REPUBLIKA.CO.ID, YAOUNDE -- Kepolisian Kamerun membubarkan kegiatan sholat Jumat dan berujung bentrok. Dilansir di Breitbart, Jumat (24/4), bentrokan terjadi karena umat Islam menolak membubarkan diri dari kegiatan sholat Jumat.
Dalam sebuah pernyataan, kepolisian telah membubarkan kegiatan sholat Jumat di 13 masjid di wilayah barat, tengah dan utara. Tindakan kepolisian ini bagian dari kebijakan karantina negara tersebut untuk mencegah penyebaran Covid-19 selama Ramadhan.
Pertemuan lebih dari 50 orang dilarang di Kamerun. Siapa pun yang berada di luar harus memakai masker. Mereka yang tidak mengikuti aturan dikenakan denda dan sanksi.
Gubernur wilayah barat Kamerun Awah Fonka meminta pasukan keamanan secara paksa membubarkan orang-orang yang mengabaikan perintah pemerintah dan tidak perlu mengecualikan siapa pun yang terus tidak mematuhi. Menurut polisi, beberapa di antara kerumunan itu secara aktif menargetkan orang-orang di beberapa kota dan desa paling parah terkena wabah.
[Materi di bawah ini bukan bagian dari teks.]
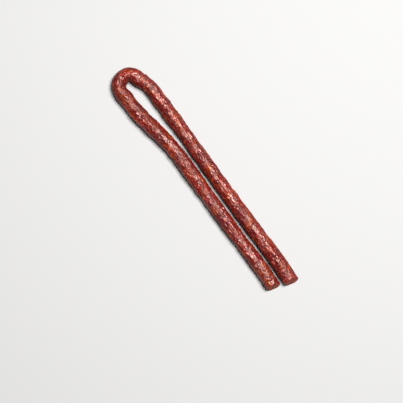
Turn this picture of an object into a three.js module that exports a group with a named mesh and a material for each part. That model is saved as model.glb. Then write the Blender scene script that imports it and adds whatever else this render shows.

Sekitar 175 orang mengeluh mereka menjadi sasaran atau dikejar dari desa mereka. Polisi bukan satu-satunya pihak berwenang yang berjuang untuk mencegah sejumlah Muslim beribadah di masjid.
Sebagian besar imam telah meminta orang tetap tinggal di dalam rumah, namun beberapa kelompok garis keras mendesak pengikut mereka mengabaikan perintah lockdown dan memprioritaskan ibadah Ramadhan dan ibadah lainnya.
Di tempat lain di Afrika, ekstremis Boko Haram telah mengambil keuntungan dari karantina ini dengan meningkatkan serangan di seluruh wilayah di Kamerun dan Nigeria. Bulan ini mereka menewaskan sedikitnya 10 orang dalam pengeboman bunuh diri di Blama Kamsoulou, sebuah desa di utara Kamerun yang dekat dengan perbatasan negara itu dengan Nigeria.
Kamerun tetap menjadi negara Afrika Barat yang paling parah dilanda pandemi corona. Sebanyak 1.430 kasus secara nasional dan 43 kematian. Setidaknya 668 orang telah pulih kembali.